Case in point: My youngest child stopped doing tasks she wasn’t expressly asked to do a few years ago, and that includes anything from putting her cereal bowl in the sink to basic hygiene. The result of that is me having to tell her to do everything over and over again, from brushing her teeth to taking a daily shower. It’s not that she won’t do those things if asked; she just doesn’t do anything without being prompted.
Unfortunately, this same theme applies to schoolwork and to reading, and her reading grades in particular were starting to show it. After some conversations with my husband, we decided to do something about it.
Like any other family, we struggle with getting on a consistent schedule when it comes to household chores, homework, and reading. My husband and I both work, too, so we don’t always have the energy to constantly remind ourselves (and the kids) of things that need to be done. We used to have a goal of having our kids read 30 minutes a day, but we get busy and forget and our kids definitely don’t remind us.
That’s why, starting at the beginning of 2022, we began offering our two children $10 for each book they read with the promise of a monthly payout. Aside from reading, all they have to do is create a written invoice for the awesome books they read in any given month. Then, at the end of the month, they get cash for each book they read from start to finish.

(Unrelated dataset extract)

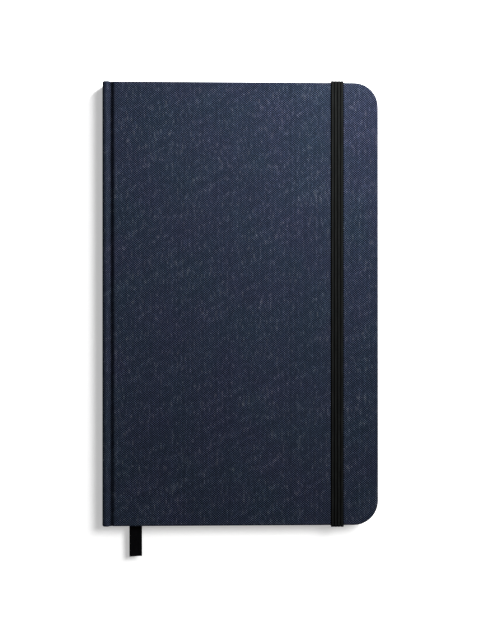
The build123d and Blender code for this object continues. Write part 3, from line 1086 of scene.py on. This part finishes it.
def ribbon():
    """The bookmark, from the headband to its loose end below the tail."""
    low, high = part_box("bookmark_ribbon")
    end_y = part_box("ribbon_tail")[0].y
    half_width = RIBBON_WIDTH / 2
    head = Vector((low.x + half_width, high.y))
    bend = Vector((high.x - half_width, low.y))
    middle_z = (low.z + high.z) / 2
    rings, path = [], []
    length = 0.0
    for i in range(RIBBON_STEPS + 1):
        y = head.y + (end_y - head.y) * (i / RIBBON_STEPS)
        share = min(1.0, (head.y - y) / (head.y - bend.y))
        x = head.x + (bend.x - head.x) * share
        loose = max(0.0, (bend.y - y) / (bend.y - end_y))
        z = middle_z - RIBBON_DROOP * loose**2
        if path:
            length += (Vector((x, y, z)) - path[-1]).length
        path.append(Vector((x, y, z)))
        rings.append(ribbon_ring(x, y, z, high.z - low.z, loose, length))
    piece = lofted_piece("ribbon_bookmark", rings, RIBBON_LOOK, 40)
    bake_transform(piece)
    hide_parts("bookmark_ribbon", "ribbon_tail")


# ---------------------------------------------------------------- CAD nodes that stay
def repaint(node, material):
    """Gives a CAD node that keeps its shape its own material."""
    for slot in frame["nodes"][node].material_slots:
        slot.material = material


def kept_nodes():
    """The boards, flyleaves and the binding's inner parts keep their CAD shape."""
    looks = {
        "back_board": BOARD_LOOK,
        "front_board": BOARD_LOOK,
        "spine_board": BOARD_LOOK,
        "back_flyleaf": ENDPAPER_LOOK,
        "front_flyleaf": ENDPAPER_LOOK,
        "spine_liner": LINER_LOOK,
        "mull": MULL_LOOK,
        "sewing_thread": THREAD_LOOK,
    }
    for node, material in looks.items():
        repaint(node, material)


# ---------------------------------------------------------------- studio
def floor():
    """A plain white light table."""
    half = TABLE_HALF
    mesh = bpy.data.meshes.new("studio_floor")
    corners = [(-half, -half, 0), (half, -half, 0), (half, half, 0), (-half, half, 0)]
    mesh.from_pydata(corners, [], [(0, 1, 2, 3)])
    table = bpy.data.objects.new("studio_floor", mesh)
    table.location.z = -TABLE_DROP
    bpy.context.scene.collection.objects.link(table)
    g = Graph("studio_floor")
    grain = g.noise(g.vector(*g.place()), TABLE_GRAIN)
    color = g.shade(TABLE_COLOR, g.spread(grain, *MOST, *TABLE_TONES))
    g.link((1.0, 1.0, 1.0, 1.0), g.shader.inputs["Emission Color"])
    g.link(TABLE_GLOW, g.shader.inputs["Emission Strength"])
    mesh.materials.append(g.finish(color, roughness=0.9, specular=0.1))


def area_light(name, place, target, size, power):
    """A round soft light that the camera doesn't see."""
    light = bpy.data.lights.new(name, "AREA")
    light.shape = "DISK"
    light.size = size
    light.energy = power
    lamp = bpy.data.objects.new(name, light)
    lamp.location = place
    lamp.rotation_euler = (Vector(target) - Vector(place)).to_track_quat("-Z", "Y").to_euler()
    lamp.visible_camera = False
    bpy.context.scene.collection.objects.link(lamp)


def camera():
    """Looks down at the cover, a little from the spine's side."""
    target = Vector((AIM_X, AIM_Y, TOP))
    tilt = math.radians(TILT)
    back = Vector((-math.sin(tilt), 0.0, math.cos(tilt)))
    right = Vector((0.0, 1.0, 0.0)).cross(back).normalized()
    up = back.cross(right)
    lens = bpy.data.cameras.new("camera")
    lens.sensor_width = SENSOR
    lens.lens = SENSOR * DISTANCE / VISIBLE_HEIGHT
    lens.clip_start = CLIP_START
    view = bpy.data.objects.new("camera", lens)
    turn = Matrix((right, up, back)).transposed().to_4x4()
    view.matrix_world = Matrix.Translation(target + back * DISTANCE) @ turn
    bpy.context.scene.collection.objects.link(view)
    bpy.context.scene.camera = view


def studio():
    """The table, the lights and the camera."""
    floor()
    world = bpy.data.worlds.new("studio")
    world.use_nodes = True
    background = world.node_tree.nodes["Background"]
    background.inputs[0].default_value = (1.0, 1.0, 1.0, 1.0)
    background.inputs[1].default_value = AMBIENT
    bpy.context.scene.world = world
    area_light("key", KEY_PLACE, (0, 0, 0), KEY_SIZE, KEY_POWER)
    area_light("head_light", HEAD_PLACE, HEAD_AIM, HEAD_SIZE, HEAD_POWER)
    camera()
    bpy.context.scene.view_settings.view_transform = "Standard"
    bpy.context.scene.view_settings.look = "None"


cover_cloth()
page_sections()
endpapers()
headband("headband")
headband("tailband")
elastic()
ribbon()
kept_nodes()
studio()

While that may seem like bribery for something my kids should be doing anyway, we already decided that $10 per book is well worth the investment in our eyes. Research shows that kids who read get a leg up on their peers when it comes to learning. Kids who read also tend to have larger vocabularies, and they improve their comprehension on a faster timeline.
Of course, reading also gets children to use their imaginations, and to get involved in something that doesn’t require WiFi — a rarity these days.

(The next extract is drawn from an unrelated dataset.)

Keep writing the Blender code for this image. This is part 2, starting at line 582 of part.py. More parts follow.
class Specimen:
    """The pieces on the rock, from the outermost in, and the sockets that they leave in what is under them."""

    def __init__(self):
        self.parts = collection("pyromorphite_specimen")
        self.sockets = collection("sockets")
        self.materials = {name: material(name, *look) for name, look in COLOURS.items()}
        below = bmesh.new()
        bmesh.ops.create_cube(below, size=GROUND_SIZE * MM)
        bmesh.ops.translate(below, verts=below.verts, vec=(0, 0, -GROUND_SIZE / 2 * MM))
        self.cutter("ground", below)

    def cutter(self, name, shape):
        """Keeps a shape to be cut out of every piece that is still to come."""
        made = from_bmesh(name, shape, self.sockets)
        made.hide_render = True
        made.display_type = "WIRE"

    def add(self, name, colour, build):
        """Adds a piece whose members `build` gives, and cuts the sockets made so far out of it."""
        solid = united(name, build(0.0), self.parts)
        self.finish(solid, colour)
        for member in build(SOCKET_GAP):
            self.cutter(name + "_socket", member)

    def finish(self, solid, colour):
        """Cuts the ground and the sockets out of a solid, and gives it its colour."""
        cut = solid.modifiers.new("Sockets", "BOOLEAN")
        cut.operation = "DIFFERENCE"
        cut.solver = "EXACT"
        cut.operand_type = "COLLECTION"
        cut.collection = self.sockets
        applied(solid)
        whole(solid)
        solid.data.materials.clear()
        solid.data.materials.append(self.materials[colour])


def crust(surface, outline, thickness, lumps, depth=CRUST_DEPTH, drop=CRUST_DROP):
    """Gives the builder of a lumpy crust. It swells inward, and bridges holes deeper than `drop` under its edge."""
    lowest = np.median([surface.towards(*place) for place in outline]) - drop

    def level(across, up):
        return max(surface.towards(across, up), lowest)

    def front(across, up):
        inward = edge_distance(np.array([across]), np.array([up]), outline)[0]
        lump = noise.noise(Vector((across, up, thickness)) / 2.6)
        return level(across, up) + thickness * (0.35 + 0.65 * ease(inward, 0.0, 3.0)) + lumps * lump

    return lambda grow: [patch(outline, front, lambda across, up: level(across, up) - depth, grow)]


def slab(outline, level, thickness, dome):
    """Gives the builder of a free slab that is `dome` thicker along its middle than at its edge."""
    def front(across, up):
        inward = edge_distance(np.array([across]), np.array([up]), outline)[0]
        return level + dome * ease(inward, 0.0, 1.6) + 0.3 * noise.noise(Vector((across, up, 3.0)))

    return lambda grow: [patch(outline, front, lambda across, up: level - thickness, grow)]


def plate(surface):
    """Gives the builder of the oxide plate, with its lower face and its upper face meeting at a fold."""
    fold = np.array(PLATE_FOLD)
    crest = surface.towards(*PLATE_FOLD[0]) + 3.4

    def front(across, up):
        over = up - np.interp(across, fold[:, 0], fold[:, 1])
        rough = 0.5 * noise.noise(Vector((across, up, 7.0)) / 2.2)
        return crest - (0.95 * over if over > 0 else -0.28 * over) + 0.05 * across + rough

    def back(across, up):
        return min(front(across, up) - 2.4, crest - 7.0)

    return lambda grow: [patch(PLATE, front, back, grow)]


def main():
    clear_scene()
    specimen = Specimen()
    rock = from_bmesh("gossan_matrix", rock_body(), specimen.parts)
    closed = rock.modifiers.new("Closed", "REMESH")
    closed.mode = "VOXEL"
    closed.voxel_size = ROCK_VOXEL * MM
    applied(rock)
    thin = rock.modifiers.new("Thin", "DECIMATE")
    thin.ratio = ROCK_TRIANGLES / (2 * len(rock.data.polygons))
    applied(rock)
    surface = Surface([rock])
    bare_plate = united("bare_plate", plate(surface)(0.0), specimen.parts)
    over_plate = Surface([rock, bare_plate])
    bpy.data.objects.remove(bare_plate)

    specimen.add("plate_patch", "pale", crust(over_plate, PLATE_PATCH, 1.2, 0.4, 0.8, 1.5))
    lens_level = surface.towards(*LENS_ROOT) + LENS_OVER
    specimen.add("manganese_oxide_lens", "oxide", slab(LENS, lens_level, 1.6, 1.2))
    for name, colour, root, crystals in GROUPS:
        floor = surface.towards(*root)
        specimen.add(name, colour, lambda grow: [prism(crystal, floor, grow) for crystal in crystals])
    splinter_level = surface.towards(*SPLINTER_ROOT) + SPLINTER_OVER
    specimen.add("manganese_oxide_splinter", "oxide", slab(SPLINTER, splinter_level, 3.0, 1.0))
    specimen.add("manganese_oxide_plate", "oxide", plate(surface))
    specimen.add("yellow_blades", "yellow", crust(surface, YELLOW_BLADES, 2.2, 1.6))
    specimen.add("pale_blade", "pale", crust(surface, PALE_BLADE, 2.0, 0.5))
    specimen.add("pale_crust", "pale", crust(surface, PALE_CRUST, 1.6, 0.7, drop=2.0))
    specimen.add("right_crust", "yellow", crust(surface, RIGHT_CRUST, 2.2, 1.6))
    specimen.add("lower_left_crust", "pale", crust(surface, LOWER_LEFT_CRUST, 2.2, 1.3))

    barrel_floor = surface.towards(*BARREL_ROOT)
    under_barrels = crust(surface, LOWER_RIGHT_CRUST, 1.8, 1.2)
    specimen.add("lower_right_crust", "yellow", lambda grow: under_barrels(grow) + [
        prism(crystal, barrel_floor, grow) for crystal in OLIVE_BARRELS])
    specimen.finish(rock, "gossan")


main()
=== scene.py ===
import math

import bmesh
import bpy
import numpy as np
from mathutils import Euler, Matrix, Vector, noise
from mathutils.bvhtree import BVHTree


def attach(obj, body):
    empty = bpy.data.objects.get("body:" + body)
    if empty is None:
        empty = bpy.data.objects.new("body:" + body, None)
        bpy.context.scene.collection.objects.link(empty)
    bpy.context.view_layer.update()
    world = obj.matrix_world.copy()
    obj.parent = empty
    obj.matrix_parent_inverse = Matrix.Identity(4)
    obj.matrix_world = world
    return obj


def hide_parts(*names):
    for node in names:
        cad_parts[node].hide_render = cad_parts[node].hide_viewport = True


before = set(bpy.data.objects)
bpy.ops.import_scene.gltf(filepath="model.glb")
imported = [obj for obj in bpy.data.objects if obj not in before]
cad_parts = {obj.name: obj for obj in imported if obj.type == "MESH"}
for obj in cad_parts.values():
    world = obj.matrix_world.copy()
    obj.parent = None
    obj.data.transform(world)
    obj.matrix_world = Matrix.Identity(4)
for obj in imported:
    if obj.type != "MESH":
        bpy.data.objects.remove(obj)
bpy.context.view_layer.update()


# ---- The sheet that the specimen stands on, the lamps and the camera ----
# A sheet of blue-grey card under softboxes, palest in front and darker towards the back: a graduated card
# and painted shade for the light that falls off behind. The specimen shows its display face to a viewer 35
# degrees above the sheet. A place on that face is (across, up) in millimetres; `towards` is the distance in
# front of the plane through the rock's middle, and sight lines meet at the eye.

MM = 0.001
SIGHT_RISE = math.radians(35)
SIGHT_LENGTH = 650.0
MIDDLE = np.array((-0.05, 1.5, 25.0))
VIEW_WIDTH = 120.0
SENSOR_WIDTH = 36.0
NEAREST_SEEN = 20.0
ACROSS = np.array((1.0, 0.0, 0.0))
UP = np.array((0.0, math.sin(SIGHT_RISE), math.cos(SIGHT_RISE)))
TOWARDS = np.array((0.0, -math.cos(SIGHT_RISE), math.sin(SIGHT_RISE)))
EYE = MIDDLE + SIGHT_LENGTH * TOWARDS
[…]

On a personal level, we decided all those reasons were good enough to pay for each book finished, whether they choose popular books or ones we have never heard of. So, that’s exactly what we started doing.
When we first told our kids we would pay them $10 for each book read from beginning to end, they could hardly believe it. My money-motivated oldest child started doing the math right away.
“Does this mean I could earn $100 per month for 10 books and $1,200 per year if I did it all year?” she asked.
I hadn’t quite added up the long-term costs of our offer, but I told her that was the case.
From that day forward, my kids started reading more often and for longer stretches of time. My oldest child (who is a reader already) became more focused on finishing books than she was before. She finished eight books and earned $80 in the first month after we started this incentive, and she earned $70 for seven books in the month of February.
The change was even greater for my youngest child who finished a total of one or two books (if that) during the whole year in 2021. She is not quite as money-motivated and she reads a little slower, but she still finished five books during the first month we began paying for reading. She keeps an ongoing log in her room that shows the books she’s finished, and she is on track to read the same number of books this month, too.
My husband and I frequently ask her about the books she is reading, and we can already tell that her comprehension is improving dramatically. Where she once had trouble explaining what she just read, she now sits us down to spill details on the characters and storylines she’s most interested in. And while we ask her to read 30 minutes a day at a minimum, she frequently gets lost in her books and reads far longer than that minimum amount.
I’m currently paying more than $100 per month for my kids to read books, which puts this bill on par with other household expenses like our cable bill and phone bill. However, I wouldn’t have it any other way, and I’m more than thrilled with the return-on-investment I have received so far.
Funny enough, both of my children have used some of their earnings so far to buy more books. If I would have known spending $100+ per month would help me achieve that kind of result, I would have started years ago.